Throughout the ’90s and ’00s, Coleman popped up every now and then in a sitcom or a TV movie. Sometimes he played himself. Sometimes he played a character — but even when he did, he was just playing himself — or a parody of the unfortunate turns his life had taken. Being “Gary Coleman” was the only work he could get. Audiences would laugh when he showed up, but we didn’t laugh with him anymore; we laughed at him — at what he once was and what he didn’t become and how he looked and how his life had fallen apart. He played along, I assume, because he was getting paid.

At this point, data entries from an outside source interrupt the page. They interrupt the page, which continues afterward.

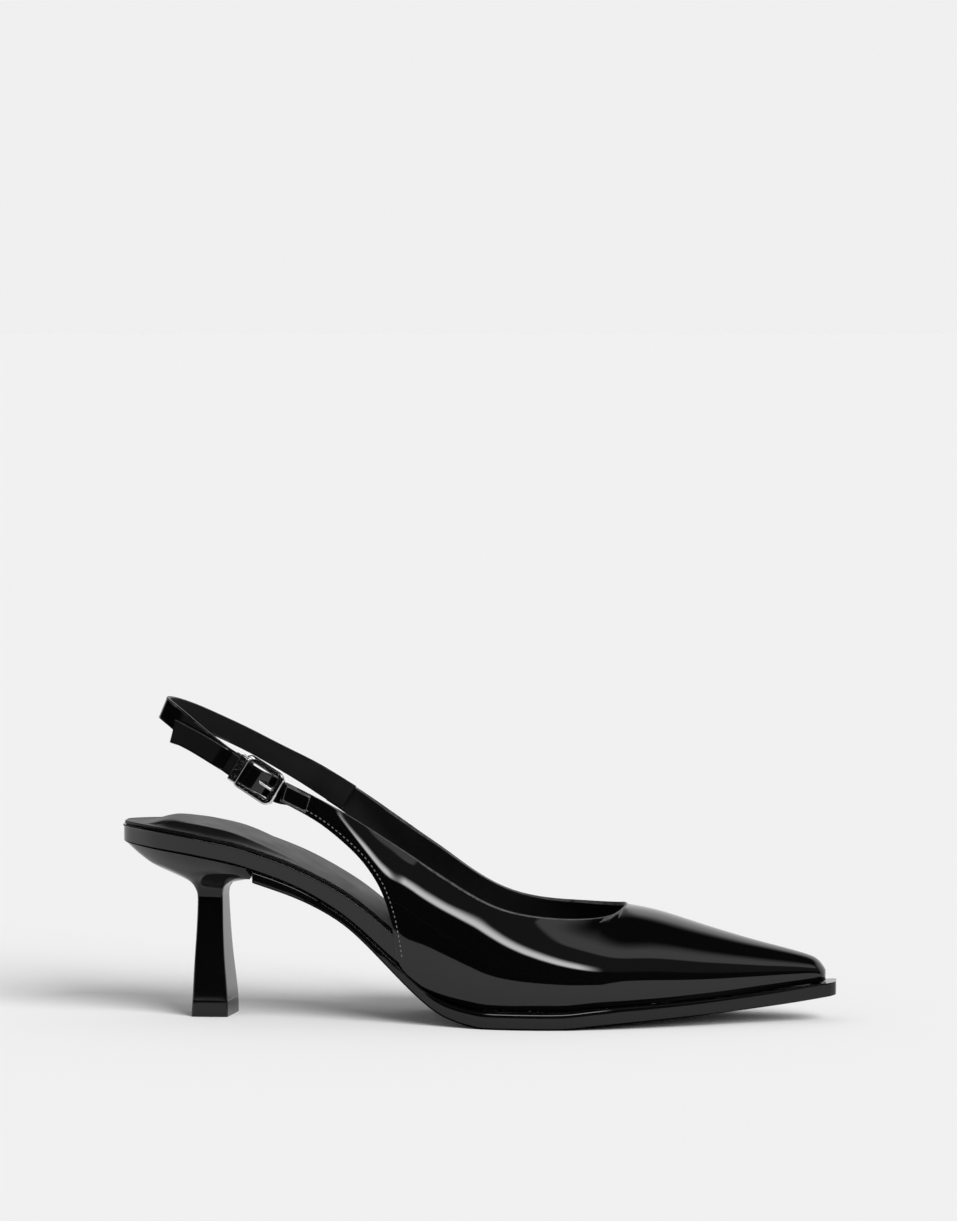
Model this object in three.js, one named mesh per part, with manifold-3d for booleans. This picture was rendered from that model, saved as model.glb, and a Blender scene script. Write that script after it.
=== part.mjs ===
import * as THREE from 'three';
import { mergeVertices } from 'three/addons/utils/BufferGeometryUtils.js';
import Module from 'manifold-3d';

const wasm = await Module();
wasm.setup();

// A right-foot slingback pump, standing on its sole and its heel.
// The toe points along +X, the inner side of the foot is +Y and the floor is Z = 0.
// All lengths are in millimetres.

// Overall sizes
const shoeLength = 250;
const ballWidth = 76;
const heelHeight = 59.5;
const toeSpring = 9.4;

// Walls, edges and clearances
const soleEdge = 6.1;
const bandHeight = 6.5;
const upperWall = 1.5;
const soleProjection = 2.5;
const soleInset = 1.2;
const toeCorner = 2.6;
const featherTuck = 1.2;
const featherRoll = 1.5;
const fitGap = 0.3;

// Heights and places of the upper's openings
const throatPlace = 176.8;
const upperLength = 246.4;
const instepHeight = 100;
const quarterHeight = 85.5;

// Heel and its wearing piece
const heelCentre = 31.2;
const heelFootLength = 12.8;
const heelFootWidth = 19;
const breastSkew = 1.9;
const heelNeckHeight = 41;
const liftThickness = 5.6;
const heelBreastPlace = 48.3;

// Board, insole and its pad
const boardSetback = 5.4;
const boardCorner = 1.5;
const sockSetback = 5;
const sockInset = 0.9;
const insoleThickness = 1.0;
const padHeight = 2.6;
const padMargin = 4;
const padSlope = 5;

// Straps
const strapWidth = 7.6;
const strapThickness = 1.6;
const tailWidth = 7.6;
const tailThickness = 1.4;
const tailPlace = 23.4;
const tailDrop = 3.6;
const strapReach = 110.3;
const strapHalfSpan = 28;
const strapRise = 107.8;
const rootSwell = 1.6;
const rootLap = 7.9;
const endLap = 2.3;
const tabLength = 8;
const tabWidth = 6;
const tabThickness = 0.9;

// Buckle
const buckleLength = 16;
const buckleWidth = 12.6;
const buckleBar = 2.2;
const buckleEndBar = 2.8;
const buckleCorner = 1.6;
const prongWidth = 1.5;
const keeperWidth = 3.3;
const keeperThickness = 0.8;

const heelBack = -shoeLength / 2;
const halfBall = ballWidth / 2;
const at = (place) => heelBack + place;
const along = (share) => at(share * shoeLength);

// Where the seat gives way to the waist, and where the tread meets the floor and leaves it again
const seatEnd = along(0.18);
const treadBack = along(0.524);
const treadFront = along(0.62);

// Reads one column of a table at a place, with a smooth curve that never overshoots its rows
function column(rows, key, name) {
  const xs = rows.map((row) => row[key]);
  const ys = rows.map((row) => row[name]);
  const chords = xs.slice(1).map((x, i) => (ys[i + 1] - ys[i]) / (x - xs[i]));
  const slopes = xs.map((x, i) => {
    if (i === 0) return chords[0];
    if (i === xs.length - 1) return chords[i - 1];
    if (chords[i - 1] * chords[i] <= 0) return 0;
    const before = xs[i] - xs[i - 1];
    const after = xs[i + 1] - xs[i];
    const share = (before + 2 * after) / chords[i - 1] + (2 * before + after) / chords[i];
    return (3 * (before + after)) / share;
  });
  return (x) => {
    const clamped = Math.min(Math.max(x, xs[0]), xs[xs.length - 1]);
    let i = 0;
    while (i < xs.length - 2 && clamped > xs[i + 1]) i += 1;
    const step = xs[i + 1] - xs[i];
    const t = (clamped - xs[i]) / step;
    const from = ys[i] * (1 + 2 * t) * (1 - t) * (1 - t);
    const to = ys[i + 1] * t * t * (3 - 2 * t);
    const leave = slopes[i] * step * t * (1 - t) * (1 - t);
    const arrive = slopes[i + 1] * step * t * t * (1 - t);
    return from + to + leave - arrive;
  };
}

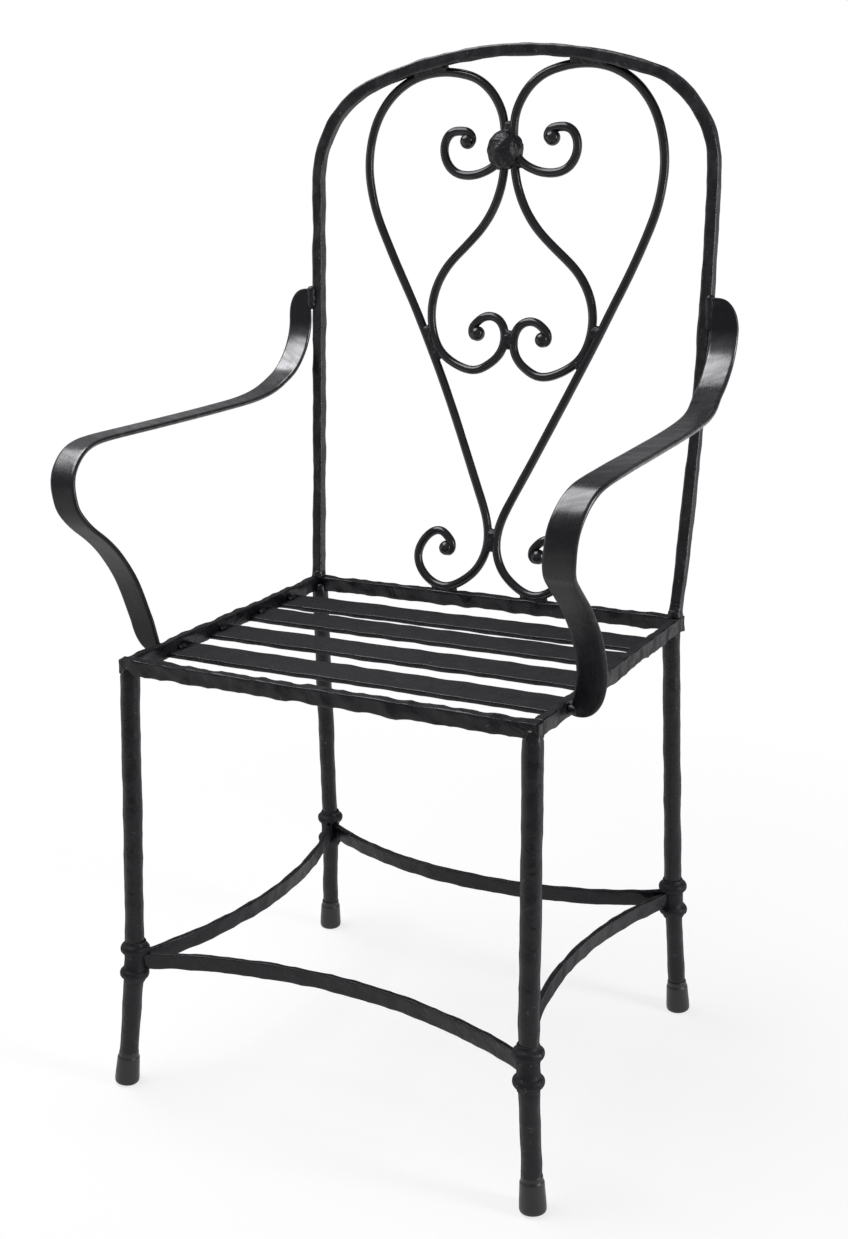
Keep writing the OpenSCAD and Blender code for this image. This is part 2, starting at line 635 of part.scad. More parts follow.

He certainly played along in 2003, when an alternative newspaper suggested — and then supported — his candidacy for governor of California in the free-for-all recall election. It started as a joke — and people treated it that way — but Coleman saw it as an opportunity. He told The New York Times:

I want to escape that legacy of Arnold Jackson… I’m someone more. It would be nice if the world thought of me as something more.

But we didn’t. We all wanted Gary Coleman, the chubby-cheeked kid who tossed out zingers and comebacks on TV. We wanted to hear him say “Whatchoo talkin’ ’bout, Willis?” over and over and over again. What’s it like when the world won’t accept you as you are, but only as you once were?

It’s the wrong kind of attention, and the evidence tells us Coleman didn’t like it. He hit a woman in 1998 and was charged with assault when, as he told it, he refused her an autograph and she began to make fun of him and his career. And in 2008, after marrying and moving to Utah, Coleman and his wife argued with a man in a bowling alley who tried to take Coleman’s picture. Coleman said he tried to drive away and accidentally hit the man — the man said Coleman tried to run him over. He pleaded no contest to disorderly conduct and reckless driving and settled a civil suit out of court.

By this point, anger had taken over Coleman. Arguments with his wife resulted in a handful of arrests for disorderly conduct and domestic violence.

Unlike other child stars whose celebrity lives fall off a cliff, Coleman didn’t die from drugs or wild living or an out-of-control ego. He just grew up — an unfunny fact of life we never fully accepted.